Vivemos, no entanto, no tempo em que apenas se privilegia o imediatismo e a reação rápida, como se o mundo fosse acabar no minuto seguinte. O tempo em que, a qualquer momento, todos os assuntos são discutidos com o ardor enviesado e incendiário com que, desde há duas décadas, se convencionou que deviam ser os programas de televisão sobre futebol: duelos permanentes, com os intervenientes tantas vezes a roçarem o insulto descarado, em que a gritaria é norma, a interrupção é o truque mais usado e os argumentos são apresentados sem a mínima preocupação com a verdade, mas apenas para defender as cores do seu clube.
Este estilo de debate saltou do futebol para a política – às vezes, até com os mesmos protagonistas – e, de repente, com o impulso das redes sociais, acabou por contaminar todo o espaço público. Qualquer que seja o assunto, todas as pessoas acabam divididas entre as que estão a favor ou contra – como se a vida tivesse de ficar reduzida à escolha permanente entre “gosto” e “não gosto” inventada pelo Facebook. A polarização tornou-se a norma, com o confronto crispado entre ideias feitas e certezas absolutas a ser sempre privilegiado, em detrimento da reflexão e da busca de dados objetivos que ajudem a compreender ou a decifrar uma realidade complexa.
“A polarização é um modelo de negócio”, disse há pouco tempo Martin Baron, depois de se reformar do jornalismo, com algum desencanto assumido, após uma carreira extraordinária em que dirigiu com mestria três grandes instituições da imprensa americana: o The Washington Post, o Miami Herald e o The Boston Globe (onde ficou imortalizado no cinema em O Caso Spotlight). Percebe-se o seu ponto de vista: o confronto exacerbado, que procura provocar fúria, raiva e tensões entre o público, tornou-se a ferramenta mais usada para tentar captar audiências. Algumas técnicas ou estilos noticiosos que eram distintivos da chamada imprensa tabloide estão agora disseminados por todos os órgãos de comunicação social. E em tempo de crise e de quebra de confiança, a batalha pela atenção do espectador ou do leitor fica ainda mais à mercê dos ditames do algoritmo que, nas redes sociais, amplifica as polémicas e dá reconhecimento às maiores alarvidades. Com a consequência a que temos assistido: a cobertura jornalística dos temas importantes começa a ficar cada vez mais reduzida à discussão acalorada, e resumida a poucos pontos, entre figuras dos extremos opostos do espectro político. Ou seja, a polarização vai-se autoalimentando e, com ela, desaparece qualquer resquício de bom senso ou de sensatez que ainda pudesse existir – mas que nos faz tanta falta.

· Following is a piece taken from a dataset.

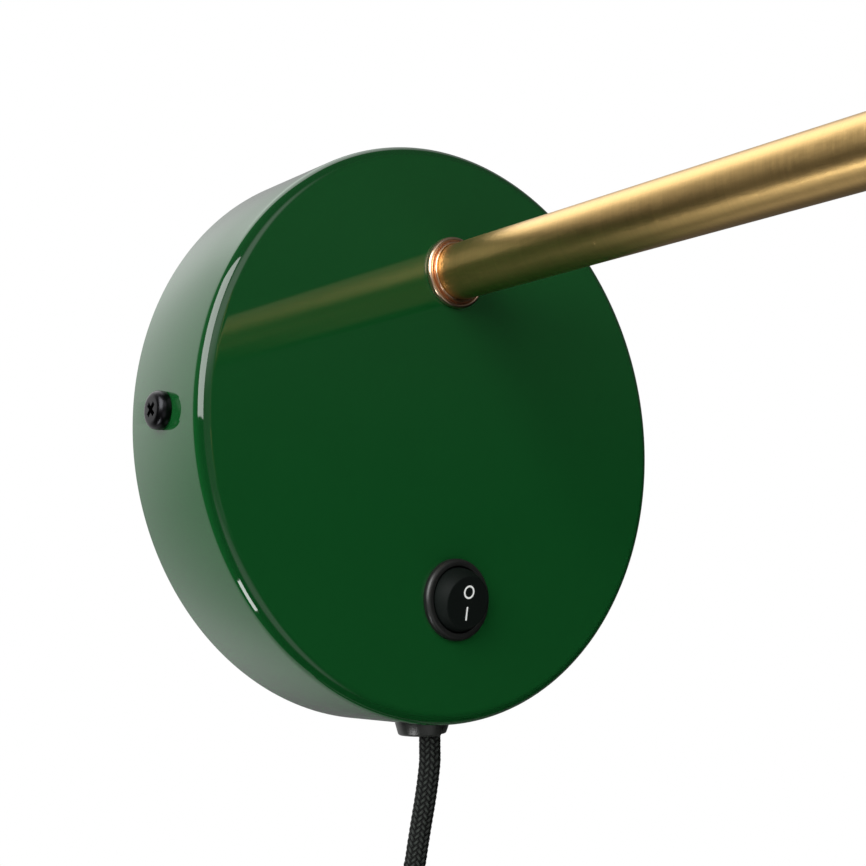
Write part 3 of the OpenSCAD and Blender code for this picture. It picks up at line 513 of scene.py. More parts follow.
def linked(name: str, data: bpy.types.ID) -> bpy.types.Object:
    """Makes an object of some data and puts it into the scene."""
    made = bpy.data.objects.new(name, data)
    bpy.context.scene.collection.objects.link(made)
    return made


def arc(cx: float, cz: float, radius: float, first: float, last: float, steps: int) -> list[Corner]:
    """Gives the corners of an arc.

    Args:
        cx: The centre's distance from the axis.
        cz: The centre's height.
        radius: The arc's radius.
        first: Its first angle in degrees, from the outward direction.
        last: Its last angle in degrees.
        steps: How many steps it has.

    Returns:
        The corners, from first to last.
    """
    angles = [math.radians(first + (last - first) * i / steps) for i in range(steps + 1)]
    return [Corner(cx + radius * math.cos(a), cz + radius * math.sin(a)) for a in angles]


def angle_at(height: float, radius: float) -> float:
    """Gives the angle in degrees at which an arc round the origin reaches a height."""
    return math.degrees(math.asin(height / radius))


@dataclass(frozen=True)
class Station:
    """A place along a swept tube: the frame of its ring, and its distance from the start."""

    place: Matrix
    run: float


class Shape:
    """A mesh under construction."""

    def __init__(self) -> None:
        """Starts an empty mesh."""
        self.bm = bmesh.new()

    @classmethod
    def turned(cls, corners: Sequence[Corner], steps: int = 96) -> "Shape":
        """Spins an outline about the z axis, and rounds its corners.

        Args:
            corners: The outline, closed back to its first corner or along the axis.
            steps: How many steps make the full turn.

        Returns:
            The shape.
        """
        shape = cls()
        bm = shape.bm
        verts = [bm.verts.new((c.r, 0, c.z)) for c in corners]
        pairs = zip(verts, verts[1:] + verts[:1])
        edges = [bm.edges.new(pair) for pair in pairs if pair[0].co.x > TINY or pair[1].co.x > TINY]
        bmesh.ops.spin(bm, geom=verts + edges, cent=(0, 0, 0), axis=(0, 0, 1), angle=TURN, steps=steps,
                       use_merge=True)
        bmesh.ops.remove_doubles(bm, verts=bm.verts, dist=TINY)
        for corner in corners:
            if corner.soft:
                shape.soften(shape.ring_edges(corner), corner.soft, corner.cuts)
        return shape.outward()

    def ring_edges(self, corner: Corner) -> list[bmesh.types.BMEdge]:
        """Finds the edges that lie on a corner's ring."""
        def on_ring(vert: bmesh.types.BMVert) -> bool:
            """Tells if a vertex lies on the ring."""
            return abs(vert.co.xy.length - corner.r) < TINY and abs(vert.co.z - corner.z) < TINY

        return [edge for edge in self.bm.edges if all(on_ring(vert) for vert in edge.verts)]

    def soften(self, edges: Iterable[bmesh.types.BMEdge], width: float, cuts: int) -> "Shape":
        """Rounds edges.

        Args:
            edges: The edges.
            width: How far back the rounding starts.
            cuts: How many steps it has.

        Returns:
            The shape.
        """
        bmesh.ops.bevel(self.bm, geom=list(edges), offset=width, offset_type="OFFSET", segments=cuts,
                        profile=0.5, affect="EDGES", material=-1)
        return self

    @classmethod
    def block(cls, size: Sequence[float], centre: Sequence[float], soft: float = 0.0,
              cuts: int = 2) -> "Shape":
        """Makes a block with round edges.

        Args:
            size: Its lengths along x, y and z.
            centre: Its middle.
            soft: How far its edges are rounded.
            cuts: How many steps each rounding has.

        Returns:
            The shape.
        """
        shape = cls()
        matrix = Matrix.Translation(centre) @ Matrix.Diagonal((*size, 1))
        bmesh.ops.create_cube(shape.bm, size=1, matrix=matrix)
        if soft:
            shape.soften(shape.bm.edges, soft, cuts)
        return shape

    @classmethod
    def rod(cls, radius: float, low: float, high: float, steps: int = 48) -> "Shape":
        """Makes a plain cylinder along z.

        Args:
            radius: Its radius.
            low: Its lower end.
            high: Its upper end.
            steps: How many sides it has.

        Returns:
            The shape.
        """
        shape = cls()
        middle = shift(0, 0, (low + high) / 2)
        bmesh.ops.create_cone(shape.bm, cap_ends=True, segments=steps, radius1=radius, radius2=radius,
                              depth=high - low, matrix=middle)
        return shape

    @classmethod
    def swept(cls, radius: float, sides: int, stations: Sequence[Station],
              relief: Callable[[float, float], float] | None = None) -> "Shape":
        """Rolls a grid into a tube through stations, and keeps each point's place on the straight tube.

        Args:
            radius: The tube's radius.
            sides: How many sides it has.
            stations: The places of its rings.
            relief: Gives how far a point stands out, from its angle and its run.

        Returns:
            The shape, with flat ends.
        """
        shape = cls()
        bm = shape.bm
        layer = bm.verts.layers.float_vector.new(Grain.ROUND_A_TUBE.value)
        rings = len(stations) - 1
        bmesh.ops.create_grid(bm, x_segments=sides, y_segments=rings, size=0.5)
        for vert in bm.verts:
            angle = TURN * (round((vert.co.x + 0.5) * sides) % sides) / sides
            station = stations[round((vert.co.y + 0.5) * rings)]
            across = Vector((math.cos(angle), math.sin(angle), 0))
            vert[layer] = (*(radius * across).xy, station.run)
            out = radius + (relief(angle, station.run) if relief else 0)
            vert.co = station.place @ (out * across)
        bmesh.ops.remove_doubles(bm, verts=bm.verts, dist=TINY)
        for run in (stations[0].run, stations[-1].run):
            bmesh.ops.contextual_create(bm, geom=[edge for edge in bm.edges if edge.is_boundary and all(
                abs(vert[layer].z - run) < TINY for vert in edge.verts)])
        return shape.outward()

    def placed(self, matrix: Matrix) -> "Shape":
        """Moves the whole shape."""
        bmesh.ops.transform(self.bm, matrix=matrix, verts=self.bm.verts)
        return self

    def outward(self) -> "Shape":
        """Turns every face outwards."""
        bmesh.ops.recalc_face_normals(self.bm, faces=self.bm.faces)
        return self

    def joined(self, *others: "Shape") -> "Shape":
        """Adds other shapes that don't touch this one, as solids of their own."""
        for other in others:
            mesh = bpy.data.meshes.new("joined")
            other.bm.to_mesh(mesh)
            other.bm.free()
            self.bm.from_mesh(mesh)
            bpy.data.meshes.remove(mesh)
        return self

    def carved(self, cutters: Iterable["Shape"], operation: str = "DIFFERENCE") -> "Shape":
        """Cuts other shapes out of this one, or fuses them to it.

        Args:
            cutters: The other shapes.
            operation: DIFFERENCE or UNION.

        Returns:
            The shape.
        """
        base = self._as_object("base")
        tools = [cutter._as_object("cutter") for cutter in cutters]
        for tool in tools:
            modifier = base.modifiers.new("carve", "BOOLEAN")
            modifier.operation = operation
            modifier.solver = "EXACT"
            modifier.object = tool
        bpy.context.view_layer.update()
        mesh = bpy.data.meshes.new_from_object(base.evaluated_get(bpy.context.evaluated_depsgraph_get()))
        for item in [base, *tools]:
            bpy.data.objects.remove(item)
        self.bm = bmesh.new()
        self.bm.from_mesh(mesh)
        bpy.data.meshes.remove(mesh)
        return self

    def bored(self, inner: "Shape") -> "Shape":
        """Opens this closed tube from end to end, with another tube as its inner wall.

        Args:
            inner: A closed tube with as many sides, inside this one.

        Returns:
            The shape, with a ring of faces at each end.
        """
        bmesh.ops.reverse_faces(inner.bm, faces=inner.bm.faces)
        self.joined(inner)
        caps = [face for face in self.bm.faces if len(face.verts) > 4]
        foot = min(caps, key=lambda cap: -cap.calc_center_median().y).calc_center_median()
        ends = [[cap for cap in caps if ((cap.calc_center_median() - foot).length < TINY) is near]
                for near in (True, False)]
        rims = [[edge for cap in end for edge in cap.edges] for end in ends]
        bmesh.ops.delete(self.bm, geom=caps, context="FACES_ONLY")
        for rim in rims:
            bmesh.ops.bridge_loops(self.bm, edges=rim)
        return self

    def _as_object(self, name: str) -> bpy.types.Object:
        """Turns the shape into an object."""
        mesh = bpy.data.meshes.new(name)
        self.bm.to_mesh(mesh)
        self.bm.free()
        return linked(name, mesh)

    def piece(self, name: str, materials: Sequence[bpy.types.Material], body: str = "lamp",
              slot: str | None = None, replaces: Sequence[str] = (),
              sharp: float = 35.0) -> bpy.types.Object:
        """Finishes the shape as a piece of the lamp.

        Args:
            name: The piece's name.
            materials: Its materials, by the faces' material numbers.
            body: The body that it rides on.
            slot: The material slot of the record. It is not used.
            replaces: The nodes that it stands for.
            sharp: The angle in degrees past which an edge stays sharp.

        Returns:
            The piece.
        """
        for face in self.bm.faces:
            face.smooth = True
        for edge in self.bm.edges:
            edge.smooth = edge.calc_face_angle(0) < math.radians(sharp)
        made = self._as_object(name)
        made.data.name = name
        for material in materials:
            made.data.materials.append(material)
        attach(made, body)
        if replaces:
            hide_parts(*replaces)
        log.info("made %s", name)
        return made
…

Os populistas são exímios no manejo desta técnica e usam-na, diariamente, como uma espécie de armadilha para tentar condicionar os temas em debate público. Como temos visto, qualquer que seja o pretexto, André Ventura convoca quase todos os dias os jornalistas para prestar declarações ou apresentar tomadas de posição, com a preocupação de ocupar qualquer espaço que esteja momentaneamente vazio nas televisões ou nas rádios. As intervenções são sempre em direto e, na maioria dos casos, com uma duração que a mensagem não justificava – até porque, quase sempre, se resume a um slogan com não mais do que meia dúzia de palavras.
Graças a diretos diários e acríticos, os populistas vão ganhando espaço e fomentando a polarização. De microfone sempre aberto, é-lhes permitido dizer as maiores falsidades e proferir as acusações mais graves, sem contraditório nem enquadramento. Ao aceitar esse papel, amorfo e absolutamente dependente da ditadura do algoritmo, o jornalismo acaba por perder credibilidade. E qualquer réstia daquilo que devia distingui-lo: informar com independência e sensatez.